The comic book in the book (meta!), I would have liked to have read, except I think, from its description, it also suffered from a lack of plot. At least it sounded lovely to look at. It also happened in space, which I’d kind of hoped this book would. But, alas, no.

Instead, here on Earth, there’s a super-virus called the Georgia Flu that kills off most of the world’s population in a matter of days. There’s a lot of hand-waving about how this flu works. At one point it gets described as a hyped up H1N1, but no animals besides humans are infected and it’s not entirely clear how the virus is transmitted or why it suddenly becomes inactive once the requisite damage is done. Also, I’ve played this game. It’s called Plague, Inc. The hardest places to infect are Madagascar and Greenland. Yet, there’s a sense in Station Eleven that everywhere in the world fell victim to the plague in exactly the same way. I’m not supposed to care about the plague, though, because this book isn’t about the plague or how it works. Because that would be science.

This is about people. Thus, the story follows a washed-up, once famous actor who died of a heart attack just before the flu hit Toronto: a child actor who was on stage when he died, who survives, and a bunch of random people including the actor’s ex-wives and best friend that I was supposed to care about but never did.

Admittedly, I was sort of interested in the child actor, Kirsten, who survives into the post-plague world. She had the least sad and meaningless life, probably because she’s hooked up with a traveling symphony and acting troupe that is attempting to continue bringing Shakespeare and the arts to the world under the banner “Survival is Insufficient,” which is taken from a Star Trek episode.
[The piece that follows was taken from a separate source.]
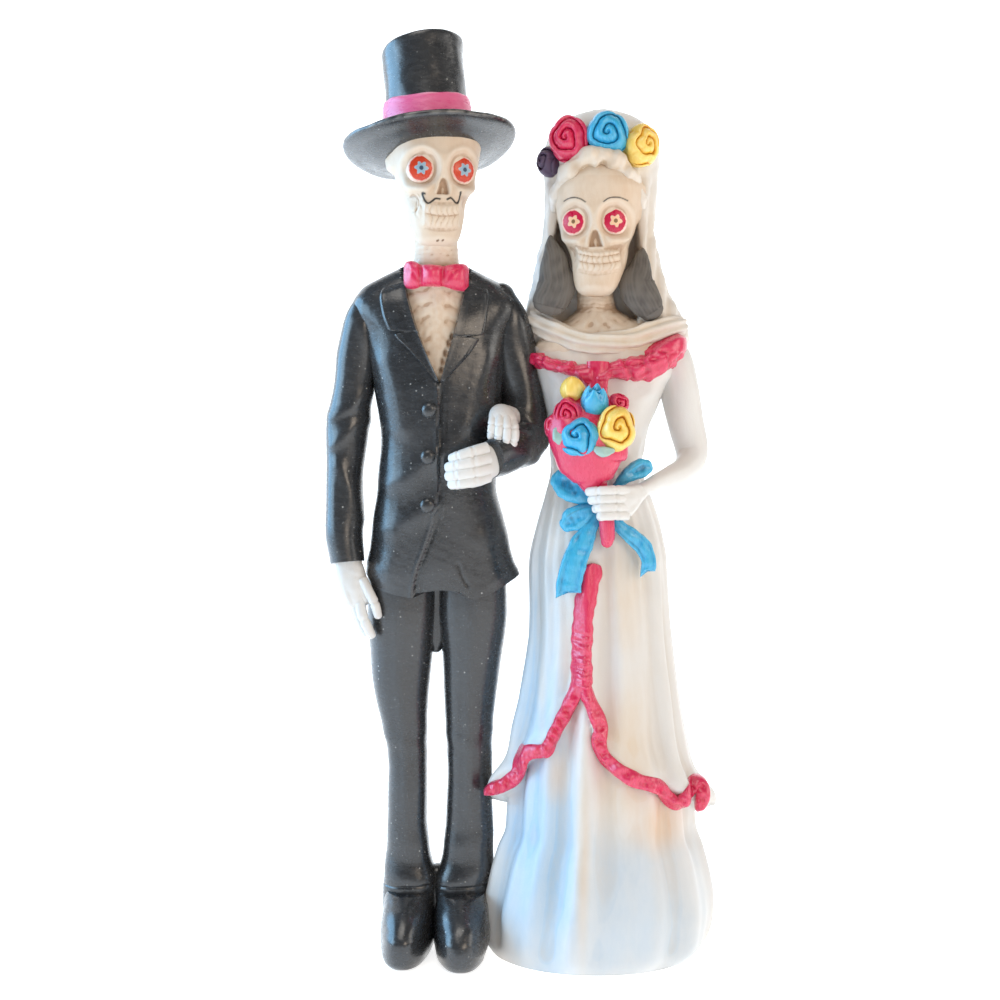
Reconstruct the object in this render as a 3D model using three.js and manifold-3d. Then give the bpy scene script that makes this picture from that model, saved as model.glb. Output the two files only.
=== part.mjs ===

Also, she has the most actual plot, as the troupe is harassed and attacked by a crazed band of marauders that follows a mysterious cult leader known as the Prophet. Stuff happens to her.

But, action and plot are for rubes. Thus, the majority of the book is a series of vignettes about how art is life or life is art or… relationships are hard… or fuck if I know, but it is deep and very poignant, I’m sure.

Despite being set in at the beginning and during the apocalypse, the whole book had a very First World problems feel to it. There was some attention to survival issues – in Kirsten’s parts, anyway – but not a lot. When my mind wandered during the sections where rich, handsome actors and their empty friends suffered through their meaningless lives I spent far too much time all-caps-ing in my mind things like: DOES NO ONE EAT ANYTHING BUT DEER, WHERE ARE YOU GETTING CLEAN WATER, OMG THE TOILETS STILL FLUSH AT THE AIRPORT?? NO, SO MUCH NO–ALSO, LADIES, I’M GLAD YOU HAVE ART, BUT WHAT ARE YOU DOING FOR TAMPONS…??!!??

I blame the last one on Book of the Unnamed Midwife, which was this story, but with plot and a real point.